Fernsehduelle werden zeitnah zum Wahltermin angesetzt. Sie sollen finalen, motivierenden Charakter haben. Und doch scheint es so, als wären die Weichen früher gestellt worden. In Nordrhein-Westfalen forciert Steinbrück nun angeblich eine wilde Aufholjagd, aber das tat der VfL Bochum auch. Er hätte, spätestens beim zweiten Duell am Dienstag, schon riesig punkten müssen, um seine besseren persönlichen Sympathiewerte in eine allerletzte Mobilisierung umzumünzen. Aber Rüttgers machte keine Fehler, trat in keine Fettnäpfchen, wirkte – obwohl er sich hier und da mit Zettel und Zitaten bewaffnet hatte – sogar souveräner als im Hinspiel. Einen Thatcherismus wird es mit ihm nicht geben, Angst muss keiner haben, er will umsteuern, aber sanft, die Wirtschaft entfesseln, aber auch an Werte binden. Fanfaren des Aufbruchs bläst er nicht.

Steinbrück war diesmal höflicher als in der RTL-Runde, deswegen aber auch weniger aggressiv. Er weiß: Wer bis zuletzt kämpft, ist auch derjenige, der am Ende das Licht ausmachen muss. Er gab sein Bestes, setzte aber nicht alles auf eine Karte. Steinbrück strampelt, wo Rau einst schwebte. Er ist ein guter Vertreter seiner Partei, aber kein Hegemon.

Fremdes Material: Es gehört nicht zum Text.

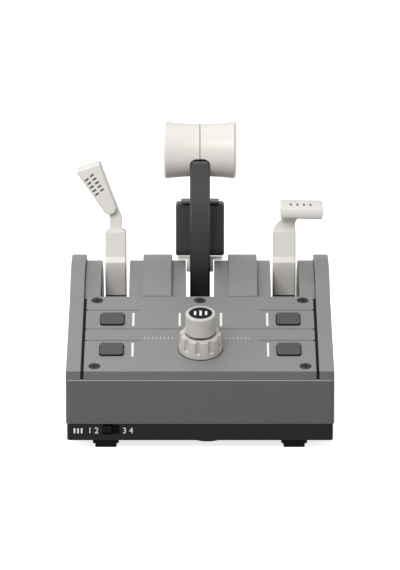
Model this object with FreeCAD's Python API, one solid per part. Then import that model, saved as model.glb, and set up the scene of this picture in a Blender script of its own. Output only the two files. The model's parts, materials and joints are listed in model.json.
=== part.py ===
"""Desk throttle quadrant: a grey case, three pivoting levers and a sloped control panel.

Frame: +X to the right, +Y away from the pilot, +Z up, millimetres.
Origin: under the middle of the body, on the plane the rubber feet stand on.
Shapes are drawn from a datum plane DATUM_H above that plane, and lifted by save().
"""
import FreeCAD, Part
import math
import os

os.makedirs("parts", exist_ok=True)

V = FreeCAD.Vector

# ---- case -------------------------------------------------------------------
CASE_HALF_W = 90.0
CASE_HALF_D = 105.5
DATUM_H = 2.0
FOOT_H = 3.6
FOOT_HALF = 8.7
FOOT_PAD_HALF = 7.15
FOOT_CORNER_R = 1.6
FOOT_PIN_R = 3.0
FOOT_STEP_Z = 1.0
FOOT_INSET_X = 26.7
FOOT_INSET_Y = 11.2
POST_INSET_X = 10.0
POST_INSET_Y = 13.5
TRAY_TOP = 15.0
FRONT_TOP = 45.0
WALL = 2.5
TRAY_INSET = 0.7
EDGE_R = 3.0
TRAY_FLOOR_TOP = FOOT_H + WALL
MOUNT_X = 5.0
MOUNT_Y = -CASE_HALF_D + 15.5
BOSS_R = 9.0
BOSS_DROP = 2.2

# ---- sloped panel -----------------------------------------------------------
BEVEL_RISE = 5.0
BEVEL_RUN = 4.3
PANEL_TILT = 19.0
PANEL_LEN = 100.0
PANEL_THICK = 3.0
RAIL_W = 10.0
RAIL_IN_X = CASE_HALF_W - RAIL_W
PANEL_SLIT = 2.0
PANEL_HALF_W = RAIL_IN_X - PANEL_SLIT
SCORE_W = 0.9
SCORE_D = 0.7
SCORE_INNER_X = 40.6
SCORE_ROWS = (81.4, 40.8)
SCORE_FULL_ROW = 55.9
LEDGE_TOP_V = PANEL_LEN - 11.0
LEDGE_BOTTOM_V = 12.0
LEDGE_DEPTH = 6.0

# ---- drum over the levers -----------------------------------------------------
DRUM_R = 76.0
RAISED_H = 4.2
PIVOT_Z = 21.03
DRUM_SKIN = 2.5
LANE_INSET = 31.0
LANE_X = CASE_HALF_W - LANE_INSET
SIDE_SLOT_W = 19.6
MID_SLOT_W = 20.0
REAR_TOP = 62.0
RAISED_X0 = 19.7
RAISED_X1 = 39.8
LINER_T = 1.6
LINER_BOTTOM = 48.0
LINER_FRONT = 6.0
LINER_TIE_AT = 0.72
SLOT_SILL = 50.0
ABOVE = 200.0

# ---- fits -----------------------------------------------------------------------
AXLE_R = 4.0
RUN_FIT = 0.05
END_BUTTON_GAP = 0.4
CLEAR = 0.3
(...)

Es ist die Wirtschaft, dummerweise. Darüber aber hat die SPD ihre kulturelle Identität verloren: zerrissen zwischen Hartz und Heuschrecke, Arbeiterstolz und Moderne. Keiner glaubt mehr, dass der schwache Traditions-Industrialist Harald Schartau die Basis final hochreißen kann. Darum hält auch Peer Steinbrück ihn lieber hinterm Vorhang und betont im Schlusswort eine Frage als einzig entscheidende: Wer ist der bessere Ministerpräsident? SPD müsse man wählen, damit man Steinbrück kriegt.

Rüttgers ist kein strahlender Held, aber gewiss liegt er auch nicht am Boden. Er blieb gelassen und schlug sich wacker. Bei den Sympathiewerten – das zeigten die sofort erhobenen Gottesurteile von infratest/dimap – liegt Steinbrück vorne, aber größere Kompetenz für Arbeit und Bildung wird beim Herausforderer verortet.

Im WDR Fernsehen lief vor dem Duell der Film: „Hund oder Katze – wer ist klüger?“ , und es zeigte sich, dass die Begabungen zwar verschieden sind, die Sache im Großen und Ganzen aber unentschieden ausgeht. Diese Tendenz setzte sich in der Folgesendung fort.